Текст «Из Кремля…» почти один в один копирует текст, опубликованный в сборнике «Собрание разных песен» Михаила Чулкова (1770) и действительно относится к так называемым «каиновым песням». То был некогда весьма популярный среди простого русского народа песенный жанр, где главный герой — разудалый добрый молодец — грабит богачей, глумится над властями, речь держит прибаутками да сказками, а душу отводит в песне. Оригинальный парафраз текста песни «Из Кремля…» также сыскивается среди иных прочих в приложении к повести Матвея Комарова «Обстоятельное и верное описание добрых и злых дел российского мошенника, вора, разбойника и бывшего московского сыщика Ваньки Каина, всей его жизни и странных похождений» (1775). В общем, на сенсацию текст всяко не тянул. Иное дело, что его мелодическая основа к тому времени наверняка была плотно позабыта.
Ну да разбираться в истории народного песенного творчества, посвященного знаменитым разбойникам, — дело долгое, хлопотное, а наш герой сейчас очень нервничает и спешит. А все потому, что в октябре, как мы помним, у Гартевельда должна состояться встреча со Столыпиным. В ходе которой он — кровь из носу! — должен расстараться, показав товар лицом и во всей красе. Потому что если по итогам приватной презентации премьер-министр не впечатлится гартевельдовской идеей, на дальнейшем продвижении проекта (в том числе коммерческом), скорее всего, пришлось бы поставить жирный крест.

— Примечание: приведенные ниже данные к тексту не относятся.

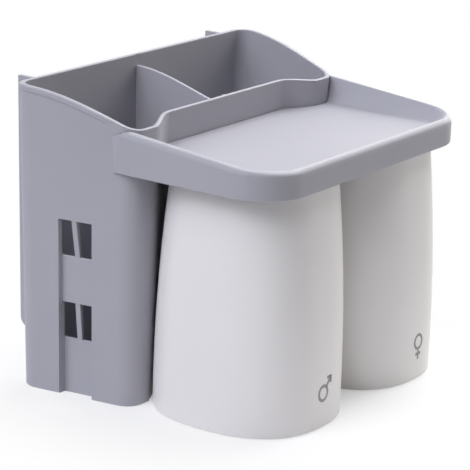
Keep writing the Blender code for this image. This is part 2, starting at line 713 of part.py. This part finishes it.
def build():
    clear_scene()
    parts = new_collection("toothbrush_holder")
    cutters = new_collection("cutters")
    grey = new_material("grey_plastic", (0.33, 0.33, 0.38), 0.42)
    white = new_material("white_plastic", (0.78, 0.77, 0.77), 0.35)
    nickel = new_material("magnet_nickel", (0.62, 0.62, 0.63), 0.25, 1.0)
    steel = new_material("disc_steel", (0.55, 0.55, 0.56), 0.3, 1.0)

    origin = add_empty("footprint_origin", (0.0, -FOOTPRINT_MIDDLE, 0.0), parts)
    build_box(parts, cutters, origin, grey)
    build_divider(parts, grey)
    build_tray(parts, cutters, origin, grey)
    for item in list(parts.objects) + list(cutters.all_objects):
        if item is not origin:
            item.parent = origin

    cap_low = CUP_TOP + GAP
    magnet_low = cap_low + TRAY_CAP_THICKNESS + GAP
    disc_low = disc_seat() + GAP
    base_cap_low = disc_low + CUP_DISC_THICKNESS + GAP
    for word, side in (("left", -1), ("right", 1)):
        place = (side * CUP_X, 0.0, 0.0)
        hanger = add_empty("hanger_" + word, place, parts, origin)
        build_disc("magnet_cap_" + word, TRAY_MAGNET_RADIUS, cap_low, TRAY_CAP_THICKNESS, hanger, parts, grey)
        build_disc("tray_magnet_" + word, TRAY_MAGNET_RADIUS, magnet_low, TRAY_MAGNET_THICKNESS,
                   hanger, parts, nickel)
        carrier = add_empty("cup_carrier_" + word, place, parts, origin)
        build_cup("cup_" + word, carrier, parts, cutters, white)
        build_disc("cup_disc_" + word, CUP_DISC_RADIUS, disc_low, CUP_DISC_THICKNESS, carrier, parts, steel)
        build_disc("cup_base_cap_" + word, CUP_DISC_RADIUS, base_cap_low, CUP_CAP_THICKNESS,
                   carrier, parts, white)


build()
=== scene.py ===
"""Looks of a toothbrush holder: a grey moulded box with a lipped tray, and two white cups hung under it.

Lengths are in metres and angles in degrees. Each moulding is a smooth copy of its solid in the frame, and is
reshaped a little where the real one is softer. Magnets, discs and their caps keep the frame's meshes.
"""
from math import atan2, copysign, cos, pi, radians, sin, sqrt

import bmesh
import bpy
from mathutils import Matrix, Vector


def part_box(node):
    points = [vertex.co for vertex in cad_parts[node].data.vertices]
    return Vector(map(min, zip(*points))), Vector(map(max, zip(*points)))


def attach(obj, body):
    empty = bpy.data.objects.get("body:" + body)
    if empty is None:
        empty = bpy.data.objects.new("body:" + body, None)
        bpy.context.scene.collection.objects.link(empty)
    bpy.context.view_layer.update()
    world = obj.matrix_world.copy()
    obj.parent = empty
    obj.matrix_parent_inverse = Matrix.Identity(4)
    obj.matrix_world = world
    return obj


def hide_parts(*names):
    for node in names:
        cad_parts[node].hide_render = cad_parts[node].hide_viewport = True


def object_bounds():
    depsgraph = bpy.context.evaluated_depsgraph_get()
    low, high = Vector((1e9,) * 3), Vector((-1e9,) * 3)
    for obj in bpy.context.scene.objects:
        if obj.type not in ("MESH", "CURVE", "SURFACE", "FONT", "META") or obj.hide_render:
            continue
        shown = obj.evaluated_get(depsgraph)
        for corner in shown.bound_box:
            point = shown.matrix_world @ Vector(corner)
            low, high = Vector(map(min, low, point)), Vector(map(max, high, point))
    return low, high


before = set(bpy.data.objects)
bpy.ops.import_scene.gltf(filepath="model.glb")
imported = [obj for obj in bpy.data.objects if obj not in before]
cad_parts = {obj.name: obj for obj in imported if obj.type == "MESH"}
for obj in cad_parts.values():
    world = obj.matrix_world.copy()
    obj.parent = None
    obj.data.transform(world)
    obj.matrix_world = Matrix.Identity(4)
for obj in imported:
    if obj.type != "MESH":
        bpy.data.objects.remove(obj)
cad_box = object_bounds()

scene = bpy.context.scene

# Camera, fitted to the photograph
CAMERA_PLACE = Vector((-0.731814, -0.499053, 0.322197))
CAMERA_AZIMUTH = -55.545
CAMERA_ELEVATION = 16.517
CAMERA_ROLL = 2.164
CAMERA_NEAREST = 0.05
CAMERA_FARTHEST = 20.0
FOCAL_PIXELS = 2166.6
PHOTO_PIXELS = 470
SENSOR_MM = 36.0

# Soft boxes: place, size, watts, colour
SOFT_BOXES = {
    "high_left": ((-0.8, 0.0, 1.1), (0.9, 0.9), 8.4, (0.98, 0.99, 1.05)),
    "left": ((-1.0, 0.4, 0.8), (0.8, 0.8), 5.3, (0.95, 0.98, 1.12)),
    "high_right": ((0.8, 0.0, 1.1), (0.9, 0.9), 14.0, (0.98, 1.00, 1.03)),
    "right": ((1.2, 0.1, 0.5), (0.9, 0.9), 6.0, (1.07, 0.99, 0.93)),
    "right_front": ((0.9, -0.9, 0.5), (0.8, 0.8), 2.6, (1.06, 1.00, 0.94)),
}
LAMP_TARGET = Vector((0.0, 0.0, 0.06))
EVEN_LIGHT = 0.02                # strength of the light from all round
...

А ведь привезенные из Сибири записи и наброски нужно было не просто переписать на нотную бумагу набело, но и предварительно адаптировать, переложив на имеющиеся под рукой инструменты. Грубо говоря, обеспечить более привычный для восприятия европейца саунд. Как вынужденно признавался сам Вильгельм Наполеонович, «появление в концерте таких инструментов, как рояль и фисгармония, может показаться странным, ибо ни на каторге, ни в тундрах и тайгах Сибири эти инструменты не найдутся». Точно также и в европейской части России проблематично было отыскать подлинные (аутентичные) инструменты (кобыза, киатонг, дайхе и т. п.), которыми свое пение сопровождали сибирские бродяги и представители местных коренных племен. Так что Гартевельду поневоле пришлось вносить серьезные правки в партитуры, заменяя роялем струнные народные инструменты, а свирели и прочие дуделки-сопелки — фисгармонией.